Post Office (Banking Services) Act 1976
- Parliament of the United Kingdom
- Long title: An Act to extend the powers of the Post Office to provide banking services; to make capital available for the provision of those services; to reduce the capital debt of the Post Office; and for connected purposes.
- Citation: 1976 c. 10
- Territorial extent: United Kingdom; Channel Islands; Isle of Man;

Dates
- Royal assent: 25 March 1976
- Commencement: 25 March 1976
- Repealed: 6 November 2000

Other legislation
- Amends: Protection of Depositors Act 1963; Protection of Depositors Act (Northern Ireland) 1964; Post Office Act 1969;
- Amended by: British Telecommunications Act 1981;
- Repealed by: Postal Services Act 2000

Status: Repealed

Text of statute as originally enacted

Text of the Post Office (Banking Services) Act 1976 as in force today (including any amendments) within the United Kingdom, from legislation.gov.uk.

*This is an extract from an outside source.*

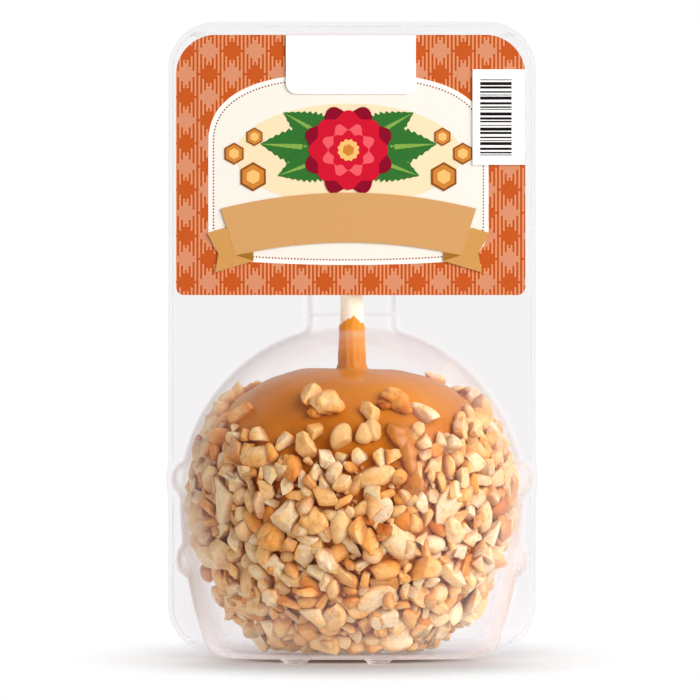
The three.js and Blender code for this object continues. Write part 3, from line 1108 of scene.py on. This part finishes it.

= Post Office (Banking Services) Act 1976 =

Act of the Parliament of the United Kingdom

The Post Office (Banking Services) Act 1976 (c. 10) was an act of the Parliament of the United Kingdom. The act gave the Post Office greater power to provide banking services. It also opened up the market between Giro systems and banks for transfer services on behalf of the Treasury.

== Provisions ==
The provisions of the act include:

- Extending the power of the Post Office to provide banking services through the amendment of the Post Office Act 1969 and the Protection of Depositors Act 1963.
- Giving the Secretary of State the power to set financial objectives to be achieved by the Post Office in providing banking services.
- Making it the duty of the Post Office to abide by any such objectives.
- Allowing the government to provide money to the Post Office for the purposes of its banking services in the form of public dividend capital.
- Reducing the Post Office's debt incurred under the Post Office Act 1969 by £29.7 million.
- Repealing Section 1(2) of the Post Office (Borrowing) Act 1972.

== Repeal ==
The whole act was repealed by the Postal Services Act 2000, which came into force on 6 November 2000.